In these digitally-centric yet tough economic times, there is a tendency by purchasing managers, to focus on price and budget as the main criteria, above all else when purchasing the tech products that have become essential to doing business, writes Liezl Beneke, branch manager at Rectron.
However, to ensure that the products you buy actually help your business grow now and in the future, you need to make purchasing decisions that give you more bang for your buck as well as a long term of usage.
Before buying tech products for your business, you need to ask yourself why you want to make the purchase?; what do you want to use the products for?; and what value do you hope they will add to your business? It is not just about finding the products that meet your immediate needs, but rather those that will address your future requirements.
Finding the right technology for your business
The first thing to do when considering your technology needs, is to get a thorough understanding of what you want to achieve and to establish a business case for your decision. It is important to understand that this investment needs to work for you and not the other way around.
You need to consider the technologies that are available as well as the longevity of the technologies that you choose. It is also important to choose the right technology partners that have a proven track record as well as the necessary experience, to support and maintain your business case. Remember that technology is a tool to help you to do things, better, faster and more efficiently.
The second thing to consider is whether your business should be using PCs or operating as a mobile workforce. For institutions like call centres, where users mostly sit at their desks to work, PCs are a perfectly acceptable option. In this case you have a choice of desktop PC’s or thin client (virtualised platforms). Depending on the size of your organisation, the costs may be substantially better to go with a volume licensing option which allows you to license devices and PC’s on an ad-hoc basis.
However, if your business is not office-bound, and for example has a sales team on the road, notebooks, tablets and other mobile devices will be the best choice. The second point should also take into consideration the type of software that you use to conduct your business, be it point of sale or environment resource planning software. The partner that you choose here, will be important to the long term prospects of your company.
Thirdly, for these types of businesses and other small businesses that employ the bring your own device (BYOD) strategy, it’s also essential to ensure you have the right software in place – such as Office 365, or any cloud based platform, which can be accessed from any authorised device, from anywhere in the world.

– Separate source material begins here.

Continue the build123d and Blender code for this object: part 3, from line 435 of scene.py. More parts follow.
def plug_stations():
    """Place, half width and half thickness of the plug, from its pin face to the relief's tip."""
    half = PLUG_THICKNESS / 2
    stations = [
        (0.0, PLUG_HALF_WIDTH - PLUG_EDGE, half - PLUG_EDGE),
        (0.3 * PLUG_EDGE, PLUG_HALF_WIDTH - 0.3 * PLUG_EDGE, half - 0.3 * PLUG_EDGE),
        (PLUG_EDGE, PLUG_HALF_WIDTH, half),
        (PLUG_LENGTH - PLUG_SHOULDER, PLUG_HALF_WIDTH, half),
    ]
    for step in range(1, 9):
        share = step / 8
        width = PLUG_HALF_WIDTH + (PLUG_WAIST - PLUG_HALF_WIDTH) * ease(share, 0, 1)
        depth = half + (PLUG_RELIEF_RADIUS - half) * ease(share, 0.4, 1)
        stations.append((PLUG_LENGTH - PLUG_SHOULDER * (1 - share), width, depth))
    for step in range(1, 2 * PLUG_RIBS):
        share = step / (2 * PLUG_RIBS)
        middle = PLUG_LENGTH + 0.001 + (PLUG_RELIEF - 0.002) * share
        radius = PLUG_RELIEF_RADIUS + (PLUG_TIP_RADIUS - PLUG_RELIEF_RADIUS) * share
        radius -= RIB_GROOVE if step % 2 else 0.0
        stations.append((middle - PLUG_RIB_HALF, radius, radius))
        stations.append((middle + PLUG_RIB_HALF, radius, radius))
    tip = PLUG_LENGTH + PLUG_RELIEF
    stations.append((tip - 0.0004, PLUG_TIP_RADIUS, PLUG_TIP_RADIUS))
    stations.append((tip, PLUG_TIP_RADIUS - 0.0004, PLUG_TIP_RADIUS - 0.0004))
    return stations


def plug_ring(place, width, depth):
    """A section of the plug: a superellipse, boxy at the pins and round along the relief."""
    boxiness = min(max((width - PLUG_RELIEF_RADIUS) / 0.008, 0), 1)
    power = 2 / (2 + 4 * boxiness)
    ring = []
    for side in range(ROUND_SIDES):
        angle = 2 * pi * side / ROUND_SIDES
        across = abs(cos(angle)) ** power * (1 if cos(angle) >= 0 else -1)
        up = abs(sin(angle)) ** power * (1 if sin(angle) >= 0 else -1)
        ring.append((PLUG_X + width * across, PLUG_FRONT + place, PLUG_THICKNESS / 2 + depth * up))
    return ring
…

Speaking of working remotely, choosing the right technology for your business also means ensuring you have the right infrastructure in place. Servers can be useful for some businesses, while the cloud can often be a cost-effective solution when it comes to document storage and creating that mobile workforce but also focussing on the right connectivity and security platform (to protect your network from hackers) is equally as important.
Lastly, decide whether you want to rent or own your IT. It is important to decide on this aspect due to the fact that technology is changing at such a rampant pace, that in 2 years, your technology becomes redundant. There are options that can be available that allows you to rather rent IT products (PC’s, notebooks, servers, networking, etc.) which can become an operational expense as opposed to a capital one.
If your company is going to grow then renting could pose as a viable option. Anything from hardware to software can be put onto a rental agreement. Microsoft volume licensing for operating systems and office products are available in this form.
Thinking in the long-term leads to greater cost-effectiveness
However, while cost-effectiveness is always an important consideration, don’t confuse that with buying cheaper products that won’t offer you the longevity your business needs. You need to make sure that these are products that will still be relevant in the future, as your business evolves.
It also doesn’t make sense to buy an older model of notebook to save some money, only to have it stop working and then find out you can no longer get hold of the components needed to fix it. In the same vein, buying a product with a one-year warranty might seem like the most cost-effective option at the time, but investing in an extended warranty is valuable in helping to make your product last allowing you to sweat the value of your asset.
This can all seem like quite a daunting prospect, especially if you are a business owner whose expertise lies in areas other than IT. It’s for this reason that it’s important to find the right partner, in the form of a supplier, to consult with.
Developing a relationship with a trusted supplier
Your supplier should be someone you can trust, who supports you and who has the relevant product knowledge to guide you to make the best decisions for your business needs. They should also be someone with whom you can develop a relationship, from the early days of choosing a technology platform, educating you about your options and assisting with finance requirements, through to efficient after sales service, so that you can be assured of getting the support and solutions you need to help you grow your business.
So, before rushing out to buy the technology you think your business needs, take the time to consult your supplier and do the required research on what is available and how you can benefit from it. While price will always be an important part of the equation, rather base your decision on longevity, quality, support and then price. It might be a lengthier process and bigger outlay now, but it will be the most financially-savvy decision in the long-term, and one that will help take your business from strength to strength.